Does a public school's refusal to provide parents with prior notice and an exemption from curriculum materials discussing same-sex parents and gay marriage, based on the parents' religious objections, violate the parents' fundamental rights under the Free Exercise and Due Process Clauses of the U.S. Constitution?


Opinions:

Majority - Lynch, Circuit Judge

No. A public school's policy of teaching tolerance for diverse family structures, including those with same-sex parents, without providing a religious exemption does not violate parents' constitutional rights. The core of the Free Exercise Clause is protection from coercion, and merely exposing a child to ideas that a parent finds offensive does not constitute a constitutionally significant burden.
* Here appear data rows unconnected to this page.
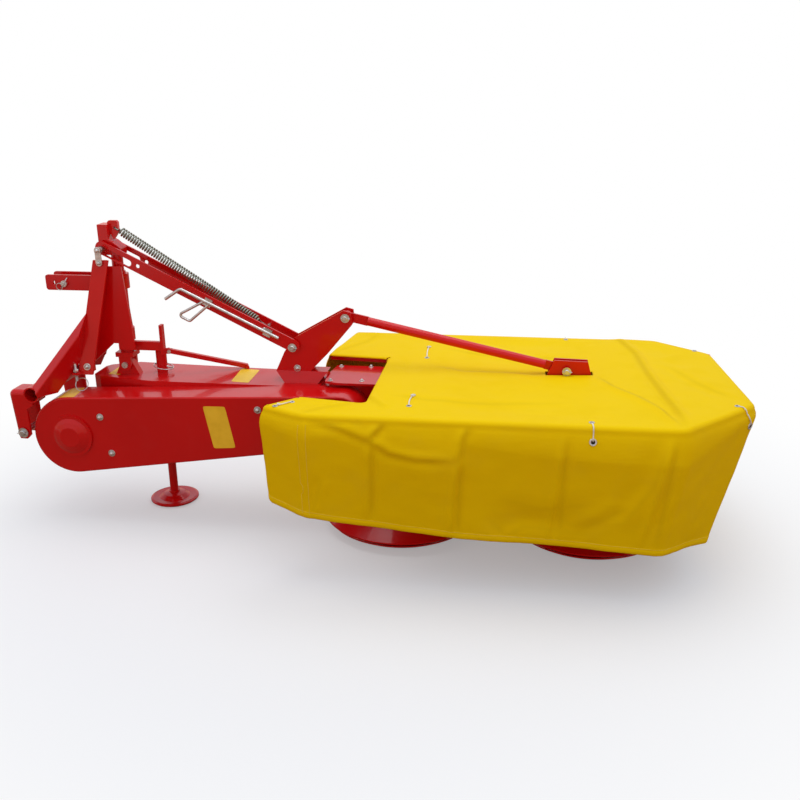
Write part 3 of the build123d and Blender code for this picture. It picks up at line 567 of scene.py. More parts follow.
def top_height(x, y):
    """Height of the top panel, which sags between the tubes and only stands proud over them."""
    loose = unheld(x, y)
    sag = 0.0
    for low, high, depth in FIELDS:
        if low < x < high:
            sag = depth * sin(pi * (x - low) / (high - low))
    waves = 2.6 * ripple(x, y, 5, 260) + 1.3 * ripple(x, y, 9, 90)
    fold = press(Vector((x, y)), TOP_FOLDS)
    return (TOP_Z + (waves - sag) * loose + lift(Vector((x, y)), TOP_RIDGES)
            + (fold if fold > 0 else fold * max(loose, 0.2)))


print("top in the middle:", round(top_height(700, 0)), "mm")

# %% [markdown]
# The skirt is looser than the top. At the rim it slopes outwards to a soft crest, and from there it
# hangs back to the hem. The crest's depth changes from fold to fold, so it comes from a table. Slow
# waves grow towards the hem, and a doubled strip of cloth covers the seam.

# %% Shape the skirt
# depth of the crest under the rim against x, on the near side and on the others
CREST = ((-138, 70), (0, 52), (127, 84), (300, 146), (462, 146), (486, 62), (700, 84), (1000, 104),
         (1264, 110))
CREST_ELSEWHERE = ((-330, 44), (0, 90), (1264, 110), (1500, 34), (1600, 26))
STAND_OUT, STAND_SHARE = 8, 0.19     # the crest stands out by the first, and this share of its depth
ROUND = 1.7                          # how round the slope down to the crest is
SEAM_X = (-163.0, -112.0)            # edges of the doubled strip at the seam
SEAM_PROUD = 2.6


def skirt_push(x, z, below, drop, s, near):
    """How far the skirt stands out at below millimetres under the rim; s runs along the rim."""
    crest = between(CREST if near else CREST_ELSEWHERE, x)
    rise = STAND_OUT + STAND_SHARE * crest
    if below < crest:
        push = rise * (1 - exp(-ROUND * below / crest)) / (1 - exp(-ROUND))
    else:
        push = rise * (drop - below) / (drop - crest)
    fall = below / drop
    looseness = 4.0 if near else 11.0
    push += fall * (5.0 * sin(s / 95.0 + 1.0) + looseness * ripple(s, 3, z, 240))
    push += 1.6 * ripple(s, 8, z, 70) * min(1.0, fall * 8)
    if near:
        push += press(Vector((x, z)), SKIRT_FOLDS) * min(1.0, below / 18)
        push += SEAM_PROUD if SEAM_X[0] < x < SEAM_X[1] else 0.0
    return push


print("skirt half way down:", round(skirt_push(700, 450, 220, 440, 0, True), 1), "mm out")

# %% [markdown]
# Now the cloth itself, first the top panel. It is triangulated inside the outline, with a fine grid
# of points whose rows are staggered, so that creases have vertices to bend at in every direction. A
# slit is left open for the bracket of the stay.

# %% Cut the top panel
GRID = 13.0                             # between the points of the grid
RIM_CLEAR, SLIT_CLEAR = 0.6 * GRID, 6   # from the grid to the rim, and to the slit
SLIT = (778.0, 976.0, 13.0, 67.0)       # x, x, y, y


def outward(points, i):
    """The level direction straight out of the rim at point i."""
    ahead, behind = Vector(points[(i + 1) % len(points)][:2]), Vector(points[i - 1][:2])
    along = (ahead - behind).normalized()
    return Vector((-along.y, along.x))


def top_panel(ring):
    """Vertices and triangles of the top, and where each point of the ring went."""
    low = [min(p[k] for p in ring) for k in (0, 1)]
    high = [max(p[k] for p in ring) for k in (0, 1)]
    grid = []
    for j in range(int((high[1] - low[1]) / GRID)):
        for i in range(int((high[0] - low[0]) / GRID)):
            spot = Vector((low[0] + (i + 0.5 * (j % 2) + 0.4) * GRID, low[1] + (j + 0.5) * GRID))
            if min((spot - p).length_squared for p in ring) > RIM_CLEAR ** 2:
                grid.append(spot)
    x0, x1, y0, y1 = SLIT
    slit = [Vector(corner) for corner in ((x0, y0), (x1, y0), (x1, y1), (x0, y1))]
    grid = [p for p in grid if not (x0 - SLIT_CLEAR < p.x < x1 + SLIT_CLEAR
                                    and y0 - SLIT_CLEAR < p.y < y1 + SLIT_CLEAR)]
    first = len(ring)
    edges = [(first + k, first + (k + 1) % 4) for k in range(4)]
    spots, _, faces, origins, _, _ = delaunay_2d_cdt(ring + slit + grid, edges,
                                                     [list(range(len(ring)))[::-1]], 1, 0.01)
    kept = []
    for face in faces:
        middle = sum((spots[v] for v in face), Vector((0, 0))) / len(face)
        if not (x0 < middle.x < x1 and y0 < middle.y < y1):
            kept.append(face)
    where = {origin[0]: k for k, origin in enumerate(origins) if origin}
    return spots, kept, [where[k] for k in range(len(ring))]


outs = [outward(rim, i) for i in range(len(rim))]
ring = [Vector(p[:2]) - TURN * out for p, out in zip(rim, outs)]
spots, faces, ids = top_panel(ring)
print("top panel:", len(faces), "triangles")

# %% [markdown]
# The strips leave the same outline points as the panel, so the sheet has no hidden gap. One column of
# the skirt turns down round the rim and then falls to the hem. There the cloth is turned up and sewn,
# which makes the last two centimetres a little thicker.

# %% Hang one column of the skirt
RIM_ANGLES = (0.26, 0.52, 0.79, 1.05, 1.31, 1.57)     # a quarter turn in six steps
ROWS = 38                                             # of points from the rim to the hem
HEM_TURN, HEM_PROUD = 22.0, 1.6


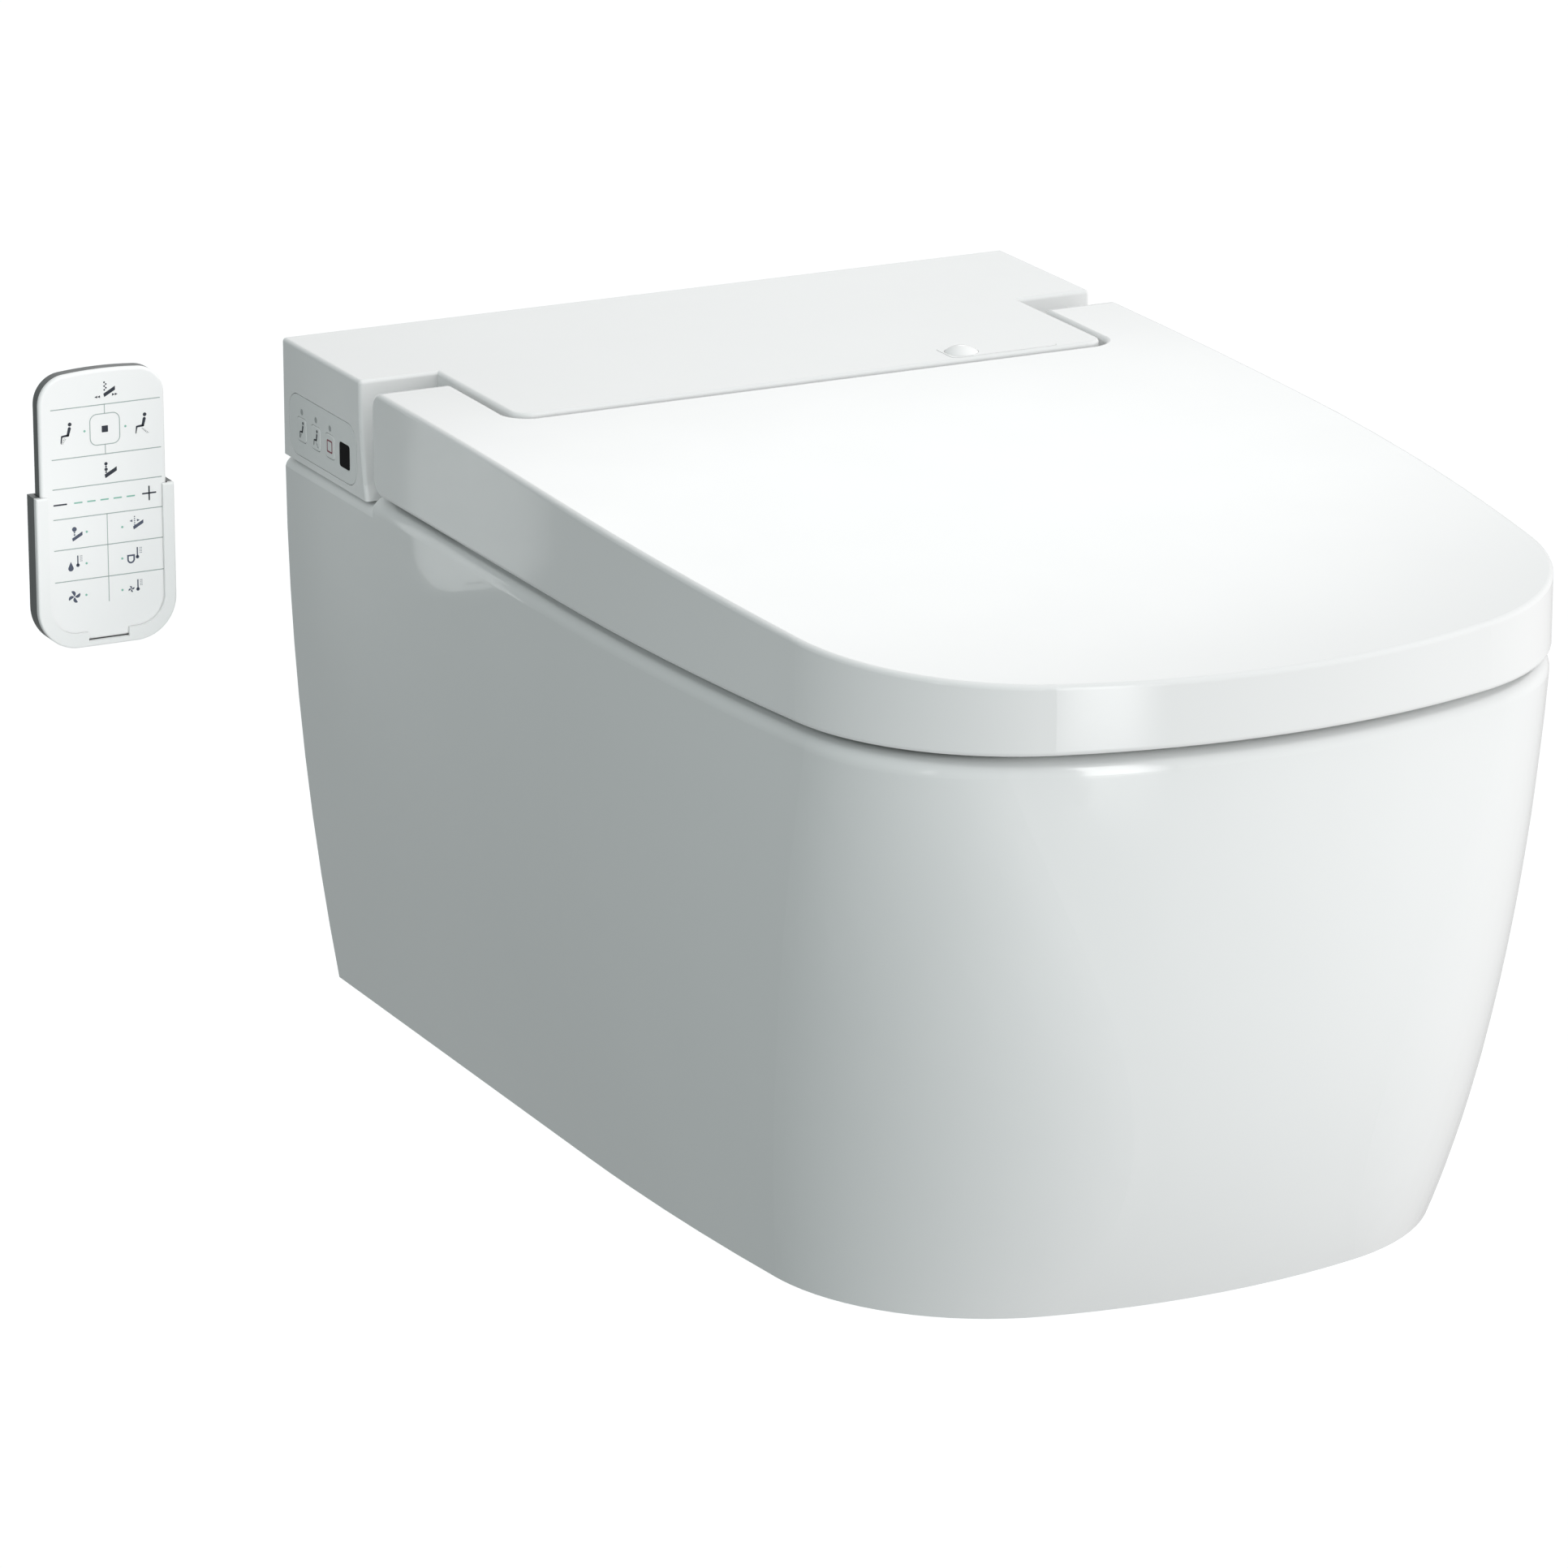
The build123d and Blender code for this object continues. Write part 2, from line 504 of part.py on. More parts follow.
with BuildPart() as lid:
    with BuildSketch(Plane.XY.offset(LID_BOTTOM)):
        add(outline(LID_PLAN))
    extrude(amount=60)
    extrude(lid_profile(0, LID_BOTTOM, 9, 8), amount=200, both=True, mode=Mode.INTERSECT)
    notch(LID_GAP, Mode.SUBTRACT)
    crown_face = lid.faces().filter_by(lambda face: face.center().Z > HINGE_Z).sort_by(SortBy.AREA)[-1]
    fillet(crown_face.edges().filter_by(lambda edge: edge.center().Y < ARM_BACK - 12), 2.2)
    add(lid_hollow.part, mode=Mode.SUBTRACT)
    lip_ends = (CUT_FRONT - LID_WALL - 1, CUT_FRONT + TONGUE_CORNER + LID_GAP + 1)
    slab(-ARM_INNER, ARM_INNER, *lip_ends, 0, LIP_BOTTOM, Mode.SUBTRACT)
    for side, sign in SIDES:
        for near, far in ((ARM_INNER + 1, 159.4), (175.6, 189.0)):
            ends = sorted((sign * near, sign * far))
            bar(HINGE_AXIS, *ends, 10.0)
            slab(*ends, HINGE_Y - 3, HINGE_Y + 3, HINGE_Z, TOP - 2)
    for side, sign in SIDES:
        bar(HINGE_AXIS, *sorted((sign * 150.0, sign * 185.0)), BORE_R, Mode.SUBTRACT)
save(lid, "lid")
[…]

The parents remain free to instruct their children in their own religious beliefs, and the children were not compelled to affirm any belief contrary to their religion. While parents have a fundamental right to direct the upbringing of their children, this right does not extend to dictating the curriculum of a public school their child attends. The school's actions are a permissible effort to inculcate tolerance, not an unconstitutional indoctrination.



Analysis:

This case reinforces the principle that parental rights under the Due Process Clause, while fundamental, are not absolute within the public school context. It establishes that parents do not have a constitutional right to tailor public school education to their personal religious or moral beliefs by demanding exemptions from specific curriculum. The court's analysis distinguishes between mere exposure to ideas, which is permissible, and religious coercion, which is not, setting a high bar for plaintiffs claiming a school's curriculum burdens their free exercise of religion. This decision significantly limits the reach of the 'hybrid rights' theory from Employment Division v. Smith, declining to apply strict scrutiny simply because a free exercise claim is paired with a parental rights claim.